Set problem
Quote every line of the material beneath this one.

Input rows
— Start —

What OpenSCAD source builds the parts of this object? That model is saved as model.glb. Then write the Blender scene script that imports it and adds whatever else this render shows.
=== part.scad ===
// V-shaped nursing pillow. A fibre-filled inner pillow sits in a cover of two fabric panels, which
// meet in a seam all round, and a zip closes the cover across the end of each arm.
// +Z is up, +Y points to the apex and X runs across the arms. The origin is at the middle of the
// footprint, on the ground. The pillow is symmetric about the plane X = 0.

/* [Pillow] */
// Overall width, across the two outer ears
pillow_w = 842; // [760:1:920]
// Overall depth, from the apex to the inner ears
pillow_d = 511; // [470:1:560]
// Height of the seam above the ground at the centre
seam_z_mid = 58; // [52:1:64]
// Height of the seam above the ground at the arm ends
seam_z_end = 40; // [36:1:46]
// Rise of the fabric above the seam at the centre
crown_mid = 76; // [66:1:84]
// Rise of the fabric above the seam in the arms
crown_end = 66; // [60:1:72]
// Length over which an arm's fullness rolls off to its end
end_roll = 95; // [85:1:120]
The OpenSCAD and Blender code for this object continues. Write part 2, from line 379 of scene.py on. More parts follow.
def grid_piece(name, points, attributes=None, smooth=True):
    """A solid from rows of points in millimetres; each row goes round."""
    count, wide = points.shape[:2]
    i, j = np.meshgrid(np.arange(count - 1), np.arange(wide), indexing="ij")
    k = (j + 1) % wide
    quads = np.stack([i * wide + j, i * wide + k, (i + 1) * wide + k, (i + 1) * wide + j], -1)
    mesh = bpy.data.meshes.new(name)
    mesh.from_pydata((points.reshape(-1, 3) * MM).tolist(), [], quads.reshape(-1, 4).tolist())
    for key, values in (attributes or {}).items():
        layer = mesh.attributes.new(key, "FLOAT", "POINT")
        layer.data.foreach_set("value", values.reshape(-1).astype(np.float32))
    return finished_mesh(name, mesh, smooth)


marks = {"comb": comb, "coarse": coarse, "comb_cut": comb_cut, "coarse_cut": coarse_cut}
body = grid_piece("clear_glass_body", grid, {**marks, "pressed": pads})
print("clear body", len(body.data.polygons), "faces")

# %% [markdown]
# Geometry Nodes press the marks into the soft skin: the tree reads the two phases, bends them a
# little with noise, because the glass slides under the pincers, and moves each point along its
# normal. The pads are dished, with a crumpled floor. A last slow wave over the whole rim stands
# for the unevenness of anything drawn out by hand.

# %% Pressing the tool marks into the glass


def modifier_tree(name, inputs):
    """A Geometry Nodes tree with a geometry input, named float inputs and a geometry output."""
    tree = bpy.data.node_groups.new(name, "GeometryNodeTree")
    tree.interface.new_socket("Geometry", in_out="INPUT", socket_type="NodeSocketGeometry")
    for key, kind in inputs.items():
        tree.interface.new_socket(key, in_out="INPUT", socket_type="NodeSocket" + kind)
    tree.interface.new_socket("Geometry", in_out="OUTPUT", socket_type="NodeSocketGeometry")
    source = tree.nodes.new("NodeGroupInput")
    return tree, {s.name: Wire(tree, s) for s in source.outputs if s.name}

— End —

Exercise solution
What OpenSCAD source builds the parts of this object? That model is saved as model.glb. Then write the Blender scene script that imports it and adds whatever else this render shows.
=== part.scad ===
// V-shaped nursing pillow. A fibre-filled inner pillow sits in a cover of two fabric panels, which
// meet in a seam all round, and a zip closes the cover across the end of each arm.
// +Z is up, +Y points to the apex and X runs across the arms. The origin is at the middle of the
// footprint, on the ground. The pillow is symmetric about the plane X = 0.

/* [Pillow] */
// Overall width, across the two outer ears
pillow_w = 842; // [760:1:920]
// Overall depth, from the apex to the inner ears
pillow_d = 511; // [470:1:560]
// Height of the seam above the ground at the centre
seam_z_mid = 58; // [52:1:64]
// Height of the seam above the ground at the arm ends
seam_z_end = 40; // [36:1:46]
// Rise of the fabric above the seam at the centre
crown_mid = 76; // [66:1:84]
// Rise of the fabric above the seam in the arms
crown_end = 66; // [60:1:72]
// Length over which an arm's fullness rolls off to its end
end_roll = 95; // [85:1:120]
The OpenSCAD and Blender code for this object continues. Write part 2, from line 379 of scene.py on. More parts follow.
def grid_piece(name, points, attributes=None, smooth=True):
    """A solid from rows of points in millimetres; each row goes round."""
    count, wide = points.shape[:2]
    i, j = np.meshgrid(np.arange(count - 1), np.arange(wide), indexing="ij")
    k = (j + 1) % wide
    quads = np.stack([i * wide + j, i * wide + k, (i + 1) * wide + k, (i + 1) * wide + j], -1)
    mesh = bpy.data.meshes.new(name)
    mesh.from_pydata((points.reshape(-1, 3) * MM).tolist(), [], quads.reshape(-1, 4).tolist())
    for key, values in (attributes or {}).items():
        layer = mesh.attributes.new(key, "FLOAT", "POINT")
        layer.data.foreach_set("value", values.reshape(-1).astype(np.float32))
    return finished_mesh(name, mesh, smooth)


marks = {"comb": comb, "coarse": coarse, "comb_cut": comb_cut, "coarse_cut": coarse_cut}
body = grid_piece("clear_glass_body", grid, {**marks, "pressed": pads})
print("clear body", len(body.data.polygons), "faces")

# %% [markdown]
# Geometry Nodes press the marks into the soft skin: the tree reads the two phases, bends them a
# little with noise, because the glass slides under the pincers, and moves each point along its
# normal. The pads are dished, with a crumpled floor. A last slow wave over the whole rim stands
# for the unevenness of anything drawn out by hand.

# %% Pressing the tool marks into the glass


def modifier_tree(name, inputs):
    """A Geometry Nodes tree with a geometry input, named float inputs and a geometry output."""
    tree = bpy.data.node_groups.new(name, "GeometryNodeTree")
    tree.interface.new_socket("Geometry", in_out="INPUT", socket_type="NodeSocketGeometry")
    for key, kind in inputs.items():
        tree.interface.new_socket(key, in_out="INPUT", socket_type="NodeSocket" + kind)
    tree.interface.new_socket("Geometry", in_out="OUTPUT", socket_type="NodeSocketGeometry")
    source = tree.nodes.new("NodeGroupInput")
    return tree, {s.name: Wire(tree, s) for s in source.outputs if s.name}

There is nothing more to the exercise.